<<<<

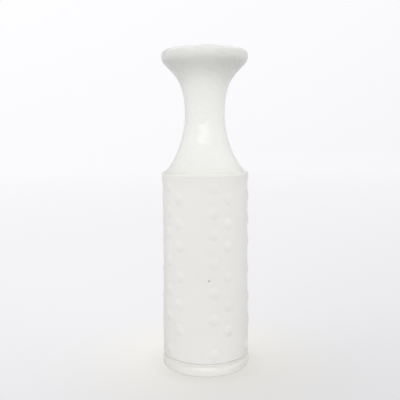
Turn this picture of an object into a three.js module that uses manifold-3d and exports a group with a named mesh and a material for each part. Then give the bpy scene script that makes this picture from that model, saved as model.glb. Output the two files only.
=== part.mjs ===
// A tall porcelain vase: a straight bisque body with low rounded pips, and a glazed neck that draws in
// to a waist and flares out to a thick rounded lip. Millimetres, +Z up.
// The origin is the centre of the ring that the vase stands on, at table level.

import * as THREE from 'three';
import * as BufferGeometryUtils from 'three/addons/utils/BufferGeometryUtils.js';
import Module from 'manifold-3d';

const wasm = await Module();
wasm.setup();

// Overall height, and the share of it that lies below the shoulder
const totalHeight = 270;
const shoulderShare = 0.6193;

// Body wall: a little wider at the foot and at the shoulder than halfway up
const bodyRadius = 36.6;
const bodyWall = 3.6;
const lowWallSwell = 0.8;
const lowWallShare = 0.13;
const midWallShare = 0.52;
const shoulderOverhang = 0.9;
const shoulderFlare = 13;
const shoulderRounding = 0.6;

// Foot ring: a rounded band over a flat ring that meets the table
const footHeight = 9.2;
const footOverhang = 0.6;
const footBulge = 0.9;
const footBellyShare = 0.26;
const footRingWidth = 9.5;
const footInnerRounding = 1.2;

// Groove between the foot band and the wall
const grooveDepth = 1.4;
const grooveRise = 1.4;

// Floor slab, inside the wall and on the foot ring
const floorThickness = 4;

// Neck: a narrow ledge on the shoulder, then a hollow curve to the waist and out to the lip
const ledgeWidth = 1.5;
const ledgeRise = 1.2;
const waistRadius = 17;
const waistShare = 0.531;
const neckWall = 3.2;
const rootSlope = THREE.MathUtils.degToRad(35);
const rootReach = 12;
const waistReachDownShare = 0.33;
const waistReachUpShare = 0.7;
const flareSlope = THREE.MathUtils.degToRad(50);
const flareReach = 13;

// Lip: a thick roll on top of the neck, with a mouth as wide as the body
const mouthShare = 1;
const lipOverhang = 1.8;
const lipHeight = 9.9;
const lipCrestRise = 4;
const lipThickness = 6;
const lipRootShare = 0.33;
const lipTurnShare = 0.35;

// Glaze lining, and the clearance that it and the floor slab keep from the wall
const glazeThickness = 0.5;
const fitClearance = 0.3;

// Pips: low oval domes in bands of two staggered columns. The bands were laid out by hand, so the bare
// strips between them differ a little. Each band's angle is that of its leading column.
const pipWidth = 8.6;
const pipHeight = 9.4;
const pipRise = 1.05;
const pipSink = 0.7;
const bandAngles = [-146, -79, -19, 41, 97, 153].map((degrees) => THREE.MathUtils.degToRad(degrees));
const columnSpacing = THREE.MathUtils.degToRad(20);
const leadingRowShares = [0.055, 0.244, 0.384, 0.542, 0.693, 0.806, 0.931];
const trailingRowShares = [0.18, 0.314, 0.466, 0.628, 0.745, 0.875];

// How finely curves are stepped
const turnSteps = 40;
const curveSteps = 6;
const wallSteps = 4;
const bandSteps = 4;
const lipSideSteps = 3;
const crestSteps = 8;
const pipSides = 8;
const pipRings = 2;

const bisque = { color: 0xe9e7e2, roughness: 0.85, metalness: 0 };
const glaze = { color: 0xf2f2ed, roughness: 0.12, metalness: 0 };

const shoulderHeight = totalHeight * shoulderShare;
const shoulderRadius = bodyRadius + shoulderOverhang;
const wallInnerRadius = bodyRadius - bodyWall;
const lowWallRadius = bodyRadius + lowWallSwell;
const grooveRadius = lowWallRadius - grooveDepth;
const footRadius = lowWallRadius + footOverhang;
const footInnerRadius = footRadius - footRingWidth;
const floorTop = footHeight + floorThickness;
const lipRadius = bodyRadius * mouthShare;
const neckTopHeight = totalHeight - lipHeight;
const neckTopRadius = lipRadius - lipOverhang;
const neckTopInnerRadius = neckTopRadius - neckWall / Math.sin(flareSlope);
const waistHeight = THREE.MathUtils.lerp(shoulderHeight, neckTopHeight, waistShare);

function point(radius, height) {
  return new THREE.Vector2(radius, height);
}

// A cubic curve from one point to another, with a handle at each end.
function curvePoints(start, startHandle, endHandle, end, steps = curveSteps) {
  return new THREE.CubicBezierCurve(start, startHandle, endHandle, end).getPoints(steps);
}

function ellipsePoints(centre, radiusX, radiusY, startAngle, endAngle, steps = curveSteps) {
  const clockwise = endAngle < startAngle;
  return new THREE.EllipseCurve(centre.x, centre.y, radiusX, radiusY, startAngle, endAngle, clockwise)
    .getPoints(steps);
}

// Turns an outline of radius and height about the upright axis. An outline that doesn't begin and end
// on the axis is closed on itself.
function turned(outline) {
  const closesOnAxis = outline[0].x === 0 && outline.at(-1).x === 0;
  const points = closesOnAxis ? outline : [...outline, outline[0].clone()];
  const geometry = new THREE.LatheGeometry(points, turnSteps);
  geometry.rotateX(Math.PI / 2);
  return geometry;
}

function toSolid(geometry) {
  const bare = geometry.clone();
  bare.deleteAttribute('normal');
  bare.deleteAttribute('uv');
  const merged = BufferGeometryUtils.mergeVertices(bare);
  const mesh = new wasm.Mesh({
    numProp: 3,
    vertProperties: new Float32Array(merged.attributes.position.array),
    triVerts: new Uint32Array(merged.index.array),
  });
  return new wasm.Manifold(mesh);
}

function toGeometry(solid) {
  const mesh = solid.getMesh();
  const geometry = new THREE.BufferGeometry();
  geometry.setAttribute('position', new THREE.BufferAttribute(new Float32Array(mesh.vertProperties), 3));
  geometry.setIndex(new THREE.BufferAttribute(new Uint32Array(mesh.triVerts), 1));
  geometry.computeVertexNormals();
  return geometry;
}

function named(name, geometry, finish) {
  const mesh = new THREE.Mesh(geometry, new THREE.MeshStandardMaterial(finish));
  mesh.name = name;
  return mesh;
}

// The band is widest low down. Above that, its outer side draws in to the groove in a double curve.
function footRing() {
  const bellyHeight = footHeight * footBellyShare;
  const swell = (bellyHeight + footHeight) / 2;
  const underside = ellipsePoints(point(footRadius - footBulge, bellyHeight), footBulge, bellyHeight,
    -Math.PI / 2, 0, bandSteps);
  const shoulder = curvePoints(point(footRadius, bellyHeight), point(footRadius, swell),
    point(grooveRadius, swell), point(grooveRadius, footHeight), bandSteps);
  const outline = [
    point(footInnerRadius + footInnerRounding, 0),
    ...underside,
    ...shoulder.slice(1),
    point(footInnerRadius, footHeight),
    point(footInnerRadius, footInnerRounding),
  ];
  return turned(outline);
}

function baseFloor() {
  const radius = wallInnerRadius - fitClearance;
  return turned([point(0, footHeight), point(radius, footHeight), point(radius, floorTop), point(0, floorTop)]);
}

// The wall's outer side, from the groove up to the shoulder edge.
function wallLine() {
  const wallFoot = footHeight + grooveRise;
  const lowWallHeight = THREE.MathUtils.lerp(footHeight, shoulderHeight, lowWallShare);
  const midWallHeight = THREE.MathUtils.lerp(footHeight, shoulderHeight, midWallShare);
  const swell = (lowWallHeight + midWallHeight) / 2;
  const flareFoot = shoulderHeight - shoulderFlare;
  const edgeHeight = shoulderHeight - shoulderRounding;
  return [
    point(grooveRadius, footHeight),
    point(lowWallRadius, wallFoot),
    ...curvePoints(point(lowWallRadius, lowWallHeight), point(lowWallRadius, swell),
      point(bodyRadius, swell), point(bodyRadius, midWallHeight), wallSteps),
    ...curvePoints(point(bodyRadius, flareFoot), point(bodyRadius, shoulderHeight - shoulderFlare / 2),
      point(bodyRadius, edgeHeight), point(shoulderRadius, edgeHeight), wallSteps),
    point(shoulderRadius - shoulderRounding, shoulderHeight),
  ];
}

function radiusAt(line, height) {
  const above = line.findIndex((end, index) => index > 0 && end.y >= height);
  const low = line[above - 1];
  const high = line[above];
  return THREE.MathUtils.mapLinear(height, low.y, high.y, low.x, high.x);
}

// One pip: the outer half of a flattened ball, lying on the wall with its top pointing along +X.
// It is widened so that the part above the wall has the named width and height.
function pip() {
  const depth = pipRise + pipSink;
  const spread = 1 / Math.sqrt(1 - (pipSink / depth) ** 2);
  const dome = ellipsePoints(point(0, 0), 1, 1, 0, Math.PI / 2, pipRings);
  dome.at(-1).x = 0;
  const geometry = new THREE.LatheGeometry([point(0, 0), ...dome], pipSides);
  geometry.rotateZ(-Math.PI / 2);
  geometry.scale(depth, pipWidth / 2 * spread, pipHeight / 2 * spread);
  return geometry;
}

function bodyWallGeometry() {
  const line = wallLine();
  let wall = toSolid(turned([...line, point(wallInnerRadius, shoulderHeight), point(wallInnerRadius, footHeight)]));
  for (const bandAngle of bandAngles) {
    const columns = [[bandAngle, leadingRowShares], [bandAngle + columnSpacing, trailingRowShares]];
    for (const [angle, rowShares] of columns) {
      for (const rowShare of rowShares) {
        const height = THREE.MathUtils.lerp(footHeight, shoulderHeight, rowShare);
        const raised = pip();
        raised.translate(radiusAt(line, height) - pipSink, 0, height);
        raised.rotateZ(angle);
        wall = wall.add(toSolid(raised));
      }
    }
  }
  return toGeometry(wall);
}

// One side of the neck, from its root on the shoulder through the waist to its top.
function neckLine(root, waist, top) {
  const reachDown = (waistHeight - shoulderHeight) * waistReachDownShare;
  const reachUp = (neckTopHeight - waistHeight) * waistReachUpShare;
  const below = curvePoints(root,
    point(root.x - rootReach * Math.cos(rootSlope), root.y + rootReach * Math.sin(rootSlope)),
    point(waist.x, waist.y - reachDown), waist);
  const above = curvePoints(waist, point(waist.x, waist.y + reachUp),
    point(top.x - flareReach * Math.cos(flareSlope), top.y - flareReach * Math.sin(flareSlope)), top);
  return [...below, ...above.slice(1)];
}

function neckOuterLine() {
  const ledgeRadius = shoulderRadius - shoulderRounding;
  return [
    point(ledgeRadius, shoulderHeight),
    ...neckLine(point(ledgeRadius - ledgeWidth, shoulderHeight + ledgeRise), point(waistRadius, waistHeight),
      point(neckTopRadius, neckTopHeight)),
  ];
}

function neckInnerLine() {
  return neckLine(point(wallInnerRadius, shoulderHeight), point(waistRadius - neckWall, waistHeight),
    point(neckTopInnerRadius, neckTopHeight));
}

function neck() {
  return turned([...neckOuterLine(), ...neckInnerLine().reverse()]);
}

// The roll's crest is half an ellipse. Below it, both sides run down into the neck's slope.
function lip() {
  const crestRadius = lipRadius - lipThickness / 2;
  const innerRadius = lipRadius - lipThickness;
  const lipWidestHeight = totalHeight - lipCrestRise;
  const rise = lipWidestHeight - neckTopHeight;
  const run = rise / Math.tan(flareSlope);
  const rootRun = run * lipRootShare;
  const rootHeight = neckTopHeight + rise * lipRootShare;
  const turnHeight = lipWidestHeight - rise * lipTurnShare;
  const outerSide = curvePoints(point(neckTopRadius, neckTopHeight), point(neckTopRadius + rootRun, rootHeight),
    point(lipRadius, turnHeight), point(lipRadius, lipWidestHeight), lipSideSteps);
  const crest = ellipsePoints(point(crestRadius, lipWidestHeight), lipThickness / 2,
    lipCrestRise, 0, Math.PI, crestSteps);
  const innerSide = curvePoints(point(innerRadius, lipWidestHeight), point(innerRadius, turnHeight),
    point(neckTopInnerRadius + rootRun, rootHeight), point(neckTopInnerRadius, neckTopHeight), lipSideSteps);
  return turned([...outerSide, ...crest.slice(1), ...innerSide.slice(1)]);
}

// The lining lies on the floor slab and follows the inside of the wall and the neck.
function innerGlaze() {
  const inside = [point(wallInnerRadius, floorTop), ...neckInnerLine()];
  const outer = inside.map((place) => point(place.x - fitClearance, place.y));
  const inner = inside.map((place) => point(place.x - fitClearance - glazeThickness, place.y));
  inner[0].y += glazeThickness;
  return turned([point(0, floorTop), ...outer, ...inner.reverse(), point(0, floorTop + glazeThickness)]);
}

const vase = new THREE.Group();
vase.add(
  named('foot_ring', footRing(), glaze),
  named('base_floor', baseFloor(), bisque),
  named('body_wall', bodyWallGeometry(), bisque),
  named('neck', neck(), glaze),
  named('lip', lip(), glaze),
  named('inner_glaze', innerGlaze(), glaze),
);

export default vase;
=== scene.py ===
# %% [markdown]
# # A tall porcelain vase
#
# The vase has two finishes. Its straight body is biscuit porcelain, fired but left without glaze, so it is
# matte and faintly warm, and low rounded pips stand on it in pairs of staggered columns. Its foot ring, neck
# and lip are glazed, so they are smooth and glossy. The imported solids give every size. Each one is rebuilt
# here as a fine, smooth surface of the same form, and gets the finish of the real thing.

import math

import bmesh
import bpy
from mathutils import Matrix, Vector


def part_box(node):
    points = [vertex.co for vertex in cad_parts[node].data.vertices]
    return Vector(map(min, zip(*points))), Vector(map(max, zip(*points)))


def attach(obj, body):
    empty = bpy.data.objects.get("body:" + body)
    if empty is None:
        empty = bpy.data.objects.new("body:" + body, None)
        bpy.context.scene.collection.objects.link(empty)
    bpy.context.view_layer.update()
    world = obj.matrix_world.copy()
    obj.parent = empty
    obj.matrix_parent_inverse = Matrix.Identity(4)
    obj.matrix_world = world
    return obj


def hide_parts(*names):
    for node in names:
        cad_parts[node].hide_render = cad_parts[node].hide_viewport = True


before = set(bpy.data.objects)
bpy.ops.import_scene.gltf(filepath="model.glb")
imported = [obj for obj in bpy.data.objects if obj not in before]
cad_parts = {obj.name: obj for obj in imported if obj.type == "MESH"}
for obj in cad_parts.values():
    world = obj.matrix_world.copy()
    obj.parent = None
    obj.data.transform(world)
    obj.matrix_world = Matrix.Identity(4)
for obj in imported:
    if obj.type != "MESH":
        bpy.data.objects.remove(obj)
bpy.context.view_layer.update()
MM = 0.001
print("nodes:", ", ".join(sorted(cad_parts)))

# %% [markdown]
# ## The camera
#
# A photographer would stand a vase like this on a table and shoot it from about shoulder height of the vase,
# half a metre away with a normal lens. The camera looks down a little, so the foot shows as a curve and the
# lip is seen from below. It also points slightly left of the vase and leans by a third of a degree, as a
# hand-held camera does.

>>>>

- Aim of the task -
Give again only the lines of the material above that run from the one with "if empty is" through the end, both included, exactly as they appear.

- Task output -
    if empty is None:
        empty = bpy.data.objects.new("body:" + body, None)
        bpy.context.scene.collection.objects.link(empty)
    bpy.context.view_layer.update()
    world = obj.matrix_world.copy()
    obj.parent = empty
    obj.matrix_parent_inverse = Matrix.Identity(4)
    obj.matrix_world = world
    return obj


def hide_parts(*names):
    for node in names:
        cad_parts[node].hide_render = cad_parts[node].hide_viewport = True


before = set(bpy.data.objects)
bpy.ops.import_scene.gltf(filepath="model.glb")
imported = [obj for obj in bpy.data.objects if obj not in before]
cad_parts = {obj.name: obj for obj in imported if obj.type == "MESH"}
for obj in cad_parts.values():
    world = obj.matrix_world.copy()
    obj.parent = None
    obj.data.transform(world)
    obj.matrix_world = Matrix.Identity(4)
for obj in imported:
    if obj.type != "MESH":
        bpy.data.objects.remove(obj)
bpy.context.view_layer.update()
MM = 0.001
print("nodes:", ", ".join(sorted(cad_parts)))

# %% [markdown]
# ## The camera
#
# A photographer would stand a vase like this on a table and shoot it from about shoulder height of the vase,
# half a metre away with a normal lens. The camera looks down a little, so the foot shows as a curve and the
# lip is seen from below. It also points slightly left of the vase and leans by a third of a degree, as a
# hand-held camera does.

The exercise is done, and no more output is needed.